Roi de Bretagne des labours cet hiver, Simon Bédard aborde les Championnats de France de cross-country à Carhaix dimanche avec plaisir et ambition. Le sociétaire de l’Athlé Pays de Vannes veut croire en ses chances sur cette course et ne cache pas ses envies d’un top 10. Pour Stadion, l’étudiant à l’université Butler d’Indianapolis passe son actualité en revue.
— Simon, comment vous sentez-vous à quatre jours des Championnats de France à Carhaix ?
Je vais très bien. Les Championnats de France de cross n’étaient pas initialement un objectif pour moi. L’année dernière, je me suis blessé huit mois, j’ai eu deux fractures de fatigue. J’ai seulement repris les footings début octobre. Je n’avais pas vraiment d’objectif cet hiver. L’objectif était de me préparer pour la saison estivale. J’ai décidé d’aller en stage au Portugal début janvier. Là-bas, j’ai rencontré des athlètes français, ils faisaient un peu d’indoor. Du coup, j’ai fait un peu de spécifique 3000 m. Cela s’est orienté comme ça donc je me suis plutôt préparé sur la saison indoor. Entre-temps, j’ai pu faire les championnats du Morbihan et de Bretagne de cross. A chaque fois, je devais retourner aux Etats-Unis. Mon coach voulait que je rentre au plus vite là-bas mais je négociais pour rester plus longtemps : le stage au Portugal, les championnats de France Elites en salle à Clermont-Ferrand et maintenant, Carhaix. Au départ, ce n’était pas une préparation pour les cross mais les quatre, cinq dernières semaines se sont plutôt bien passées.
— Racontez-nous votre incroyable week-end du 3 au 5 février où vous avez enchaîné le 3000 m du Meeting de Miramas le vendredi et les Régionaux de cross le dimanche à Saint-Marc-le-Blanc….

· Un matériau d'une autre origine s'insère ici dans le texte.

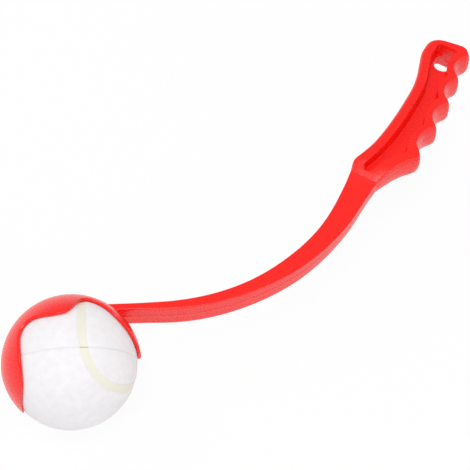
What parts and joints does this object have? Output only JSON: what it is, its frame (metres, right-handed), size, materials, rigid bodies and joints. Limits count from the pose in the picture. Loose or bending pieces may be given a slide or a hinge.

Je n’avais pas vraiment prévu ça. J’ai décidé de courir les Régionaux de cross après la course de Miramas. J’avais couru le championnat du Morbihan juste en rentrant du stage au Portugal. Je basais vraiment ma saison sur l’indoor. J’avais décidé de faire ma qualification à Lyon la semaine avant, donc de courir autour de 7’55. Ça s’est très très mal passé, j’ai couru 8’16. Je n’étais pas bien. Je pense que j’étais encore fatigué de mon stage. L’objectif était vraiment de me qualifier pour les Elite et c’est pour ça que j’ai été à Miramas pour faire moins de 8 minutes (7’56″53). Tout le monde me demandait de courir le Bretagne de cross mais je n’avais pas envie. Je me suis dit dans ma tête que si je faisais une bonne course sur 3000 m, j’essaierais d’enchaîner et d’aller aux championnats de Bretagne. Je suis donc revenu. Avec le voyage et la fatigue, c’était un peu juste. Au final, cela s’est super bien passé. Je gagne les Bretagne donc j’étais super content.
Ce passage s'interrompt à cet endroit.